Sa rencontre avec Emmanuel FABER –Directeur Général de DANONE – a été déterminante dans son début de carrière dans le secteur privé :
« On s’est vus un samedi matin à 7 heures parce qu’il est très matinal, pendant 3 heures. Il m’a donné envie de travailler dans cette entreprise à la fois parce qu’on y trouvait cette ambition économique, sociale et environnementale et parce qu’il y avait cette rencontre avec lui ».
Ce passage dans la fonction publique puis dans le secteur privé a permis à Mathias VICHERAT de proposer des évolutions dans le management du secteur public.
« On peut avoir des modes de gouvernance proches de ceux d’une entreprise. Ces dernières fonctionnent de plus en plus autour de cette ambition de leadership, qui implique de convaincre, d’embarquer ses collaborateurs ».
Désormais directeur de Sciences Po, Mathias VICHERAT estime que Sciences Po s’appuie sur quatre grandes forces : l’ouverture d’esprit, l’interdisciplinarité, l’expertise professionnelle et l’engagement.
« On est à la fois une école de savoirs fondamentaux et d’application. Sciences Po, ce n’est pas que des études, c’est une expérience. Les étudiants sont obligés pendant 2 ans d’intégrer une structure associative ou de l’économie sociale et solidaire à travers un parcours civique. Aujourd’hui 36% d’entre eux font partie d’une association humanitaire ou caritative. C’est énorme ».

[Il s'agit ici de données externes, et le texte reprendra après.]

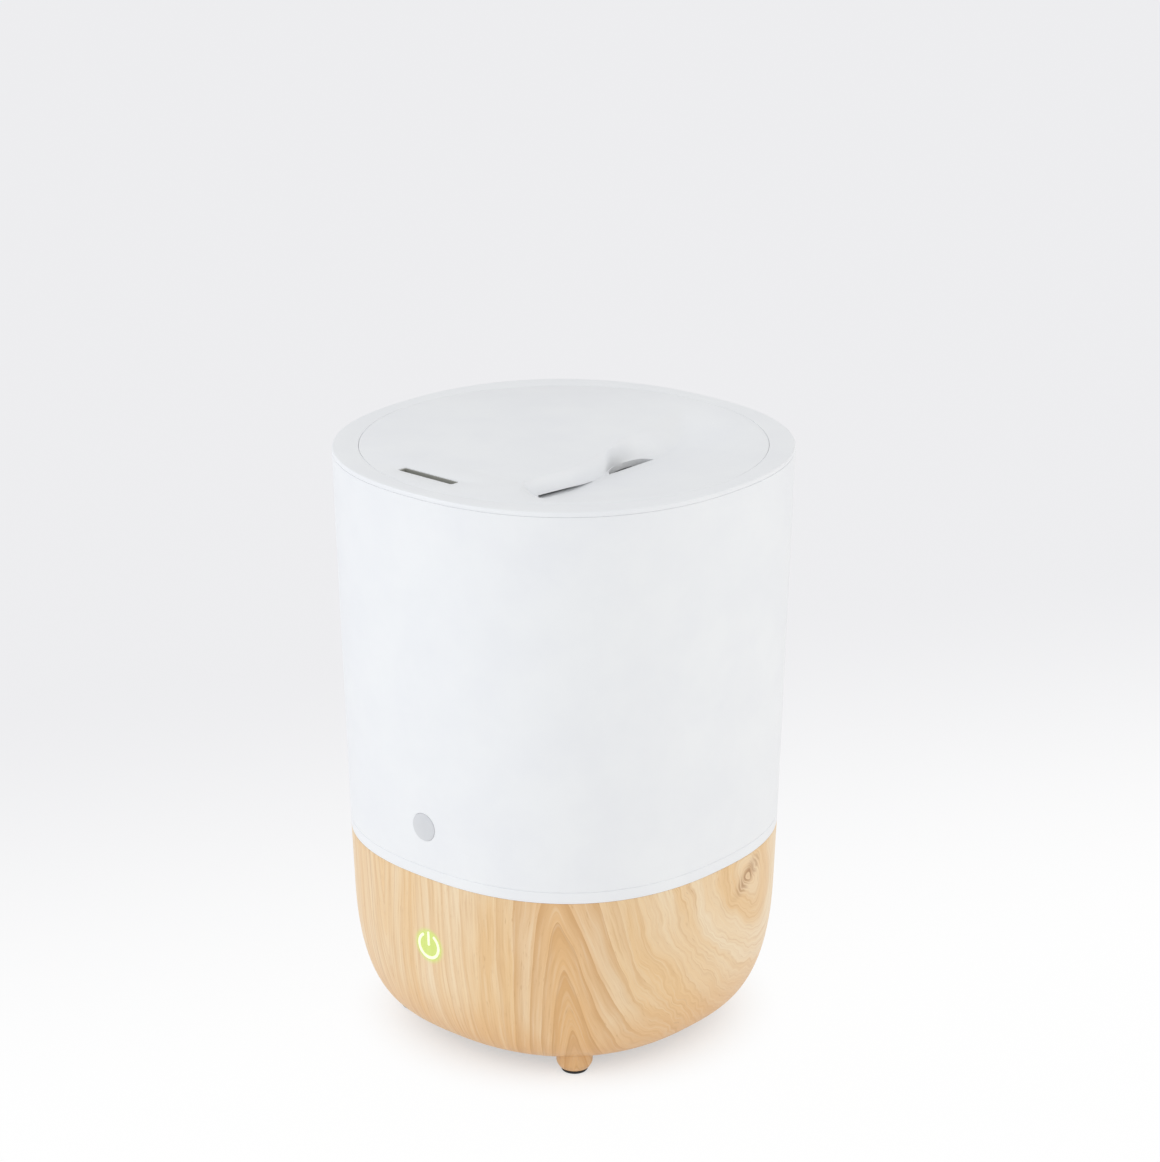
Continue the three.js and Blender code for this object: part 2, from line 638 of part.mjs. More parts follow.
function boardCorners(wide, deep) {
  const x = wide / 2 - BOARD_POST_INSET;
  const y = deep / 2 - BOARD_POST_INSET;
  return [
    [x, y],
    [-x, y],
    [-x, -y],
    [x, -y],
  ];
}

function makeBottomPlate() {
  const lip = cylinder(HATCH_RADIUS + PLATE_LIP, PLATE_BOTTOM, PLATE_TOP, 0, 0, 40);
  const ringRadius = HATCH_RADIUS - GAP;
  const ringTop = PLATE_TOP + PLATE_RING_HEIGHT;
  const ring = pipe(ringRadius, ringRadius - PLATE_RING_WALL, PLATE_TOP - LAP, ringTop, 0, 0, 40);
  const posts = [];
  const blowerPostTop = PLATE_TOP + BLOWER.lift - GAP;
  for (const [x, y] of around(BLOWER_POSTS, BLOWER.radius - BLOWER_POST_RADIUS, 90)) {
    const [postX, postY] = [BLOWER.x + x, BLOWER.y + y];
    posts.push(cylinder(BLOWER_POST_RADIUS, PLATE_TOP - LAP, blowerPostTop, postX, postY, 8));
  }
  const boardPostTop = PLATE_TOP + DRIVER_BOARD.lift - GAP;
  for (const [x, y] of boardCorners(DRIVER_BOARD.wide, DRIVER_BOARD.deep)) {
    const [postX, postY] = [DRIVER_BOARD.x + x, DRIVER_BOARD.y + y];
    posts.push(cylinder(POST_RADIUS, PLATE_TOP - LAP, boardPostTop, postX, postY, 8));
  }
  const holes = PLATE_SCREWS.map(([x, y]) => screwHole(0, PLATE_TOP + THROUGH, x, y));
  const pitch = GRILLE_SLOT + GRILLE_RIB;
  for (let i = 0; i < GRILLE_SLOTS; i++) {
    const offset = (i - (GRILLE_SLOTS - 1) / 2) * pitch;
    const half = Math.sqrt(GRILLE_RADIUS ** 2 - offset ** 2);
    const x = BLOWER.x + offset;
    holes.push(post(x, BLOWER.y, GRILLE_SLOT, 2 * half, 0, PLATE_TOP + THROUGH));
  }
  return cut(joined(lip, ring, ...posts), ...holes);
}

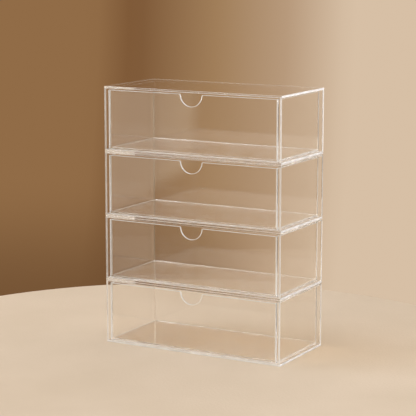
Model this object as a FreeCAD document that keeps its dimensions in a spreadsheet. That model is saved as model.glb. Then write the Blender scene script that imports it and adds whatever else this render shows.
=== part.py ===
"""Stack of four clear acrylic drawer units, modelled in millimetres.

Each unit is an open-fronted case of five cemented sheets that holds a drawer of
five cemented sheets.  The units stand loose on one another.
+Z is up, the drawers open towards -Y, and the origin is the middle of the
lowest unit's underside.
"""
import FreeCAD, Part

import math
import os

import Sketcher

doc = FreeCAD.newDocument("acrylic_drawers")

# ------------------------------------------------------------- driving sizes
SIZES = [
    ("case_width", 280.0, "outside of one unit, left to right"),
    ("case_depth", 131.0, "outside of one unit, front to back"),
    ("case_height", 92.6, "outside of one unit, and so the pitch of the stack"),
    ("case_sheet", 3.0, "thickness of the sheet that the case is cut from"),
    ("drawer_sheet", 3.0, "thickness of the sheet that the drawer is cut from"),
    ("side_clearance", 3.4, "between a drawer and each side wall of its case"),
    ("top_clearance", 2.0, "between a drawer's top edges and the panel above"),
    ("floor_clearance", 0.2, "running clearance under a drawer"),
    ("back_clearance", 3.0, "between a closed drawer and the back of its case"),
    ("front_recess", 1.0, "from the case's front edges back to a closed drawer"),
    ("notch_radius", 17.0, "radius of the finger notch"),
    ("notch_depth", 17.0, "from the drawer's top edge down to the notch's lowest point"),
    ("notch_rounding", 2.0, "radius of the two corners where the notch meets the top edge"),
]

sheet = doc.addObject("Spreadsheet::Sheet", "sizes")
for row, (alias, value, meaning) in enumerate(SIZES, start=1):
    sheet.set(f"A{row}", alias)
    sheet.set(f"B{row}", str(value))
    sheet.setAlias(f"B{row}", alias)
    sheet.set(f"C{row}", meaning)
doc.recompute()

# ------------------------- lengths that follow, as expressions over the sheet
CASE_INNER_WIDTH = "(sizes.case_width - 2 * sizes.case_sheet)"
CASE_INNER_HEIGHT = "(sizes.case_height - 2 * sizes.case_sheet)"
CASE_WALL_DEPTH = "(sizes.case_depth - sizes.case_sheet)"

DRAWER_WIDTH = f"({CASE_INNER_WIDTH} - 2 * sizes.side_clearance)"
DRAWER_HEIGHT = f"({CASE_INNER_HEIGHT} - sizes.top_clearance - sizes.floor_clearance)"
DRAWER_WALL_HEIGHT = f"({DRAWER_HEIGHT} - sizes.drawer_sheet)"
DRAWER_FLOOR_DEPTH = (
    f"({CASE_WALL_DEPTH} - sizes.front_recess - sizes.drawer_sheet - sizes.back_clearance)"
)
DRAWER_SIDE_DEPTH = f"({DRAWER_FLOOR_DEPTH} - sizes.drawer_sheet)"

# Faces that pieces are set against, measured from the origin.
CASE_LEFT = "(-sizes.case_width / 2)"
CASE_FRONT = "(-sizes.case_depth / 2)"
DRAWER_LEFT = f"({CASE_LEFT} + sizes.case_sheet + sizes.side_clearance)"
DRAWER_FRONT = f"({CASE_FRONT} + sizes.front_recess)"
DRAWER_FLOOR_FRONT = f"({DRAWER_FRONT} + sizes.drawer_sheet)"

UNIT_COUNT = 4

# The way a sheet lies: the origin plane it is drawn on, and whether its
# thickness runs against that plane's normal, so that it always runs in +X, +Y or +Z.
LEVEL = ("XY_Plane", False)
FACING = ("XZ_Plane", True)
SIDEWAYS = ("YZ_Plane", False)

START, END, CENTRE = 1, 2, 3
SKETCH_ORIGIN = (-1, START)


def length_of(expression):
    """The present length in millimetres of an expression over the sheet."""
    return float(sheet.evalExpression(expression))


def start_sketch(label, plane):
    """A new body with an empty sketch on one of its own origin planes."""
    body = doc.addObject("PartDesign::Body", label)
    body.Label = label
    sketch = body.newObject("Sketcher::SketchObject", f"{label}_outline")
    planes = [item for item in body.Origin.OriginFeatures if item.Role == plane]
    sketch.AttachmentSupport = [(planes[0], "")]
    sketch.MapMode = "FlatFace"
    return body, sketch


def bind_size(sketch, constraint, name, expression):
    """Add a constraint to the sketch under a name and tie it to the sheet."""
    index = sketch.addConstraint(constraint)
    sketch.renameConstraint(index, name)
    sketch.setExpression(f"Constraints.{name}", expression)


def join_ends(sketch, first, second):
    """Make two line ends meet, each given as (geometry, end)."""
    sketch.addConstraint(Sketcher.Constraint("Coincident", *first, *second))


def line(x1, y1, x2, y2):
    return Part.LineSegment(FreeCAD.Vector(x1, y1, 0), FreeCAD.Vector(x2, y2, 0))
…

Il souhaite renforcer la combinaison de l'interdisciplinarité et la professionnalisation de ses étudiants :
« Avant dans la sphère professionnelle, il fallait obligatoirement se spécialiser pour être crédible. Aujourd'hui, au contraire, il est important d’avoir un bagage interdisciplinaire parce que le monde est beaucoup plus complexe tout en ayant une vraie expertise professionnelle.
À titre personnel, je ne suis pas un « spécialiste » et j’ai justement été dans des postes qui requerraient une forme de palette assez large de compétences. En tant que directeur de Sciences Po, je m’occupe de ressources humaines, de levées de fonds, de l’ambition stratégique ou encore de la communication. Avec des équipes formidables ».
« Pour l’expérience professionnelle, j’ai souhaité que toutes nos écoles au niveau master proposent l’alternance et je veux maintenant pouvoir proposer un stage en entreprise dès la première ou la deuxième année. Ma volonté est de permettre aux étudiants d’avoir une connaissance de l’entreprise pour battre en brèche quelques fausses idées reçues : on peut poursuivre le bien commun en entreprise. »
Pour conclure notre échange, Mathias VICHERAT souhaite adresser deux derniers conseils à la nouvelle génération :
« Un échec, il faut d’abord le laisser décanter, parce que parfois il s’avère être une prise de conscience ou encore un renforcement. Il ne faut pas s’arrêter à l’instant T.
Et il faut prendre des risques parce que sans risque on fait beaucoup moins de choses. À la fin, on sera plus heureux car on aura moins de regrets. Puis, je veux dire que le sentiment d’utilité prime sur tout. Evidemment, il faut avoir un salaire décent pour mener sa vie mais se sentir utile, pour moi, c’est un ressort essentiel d’une vie accomplie sur le plan humain et professionnel. C’est en sortant des sentiers battus qu’on s’accomplit.
Les chemins de traverse, c’est aussi un accomplissement de soi, avec la recherche d’un alignement entre ce que l’on est et ce que l’on fait.
Je crois que si chacun poursuivait ça, le monde serait sans doute moins cabossé ».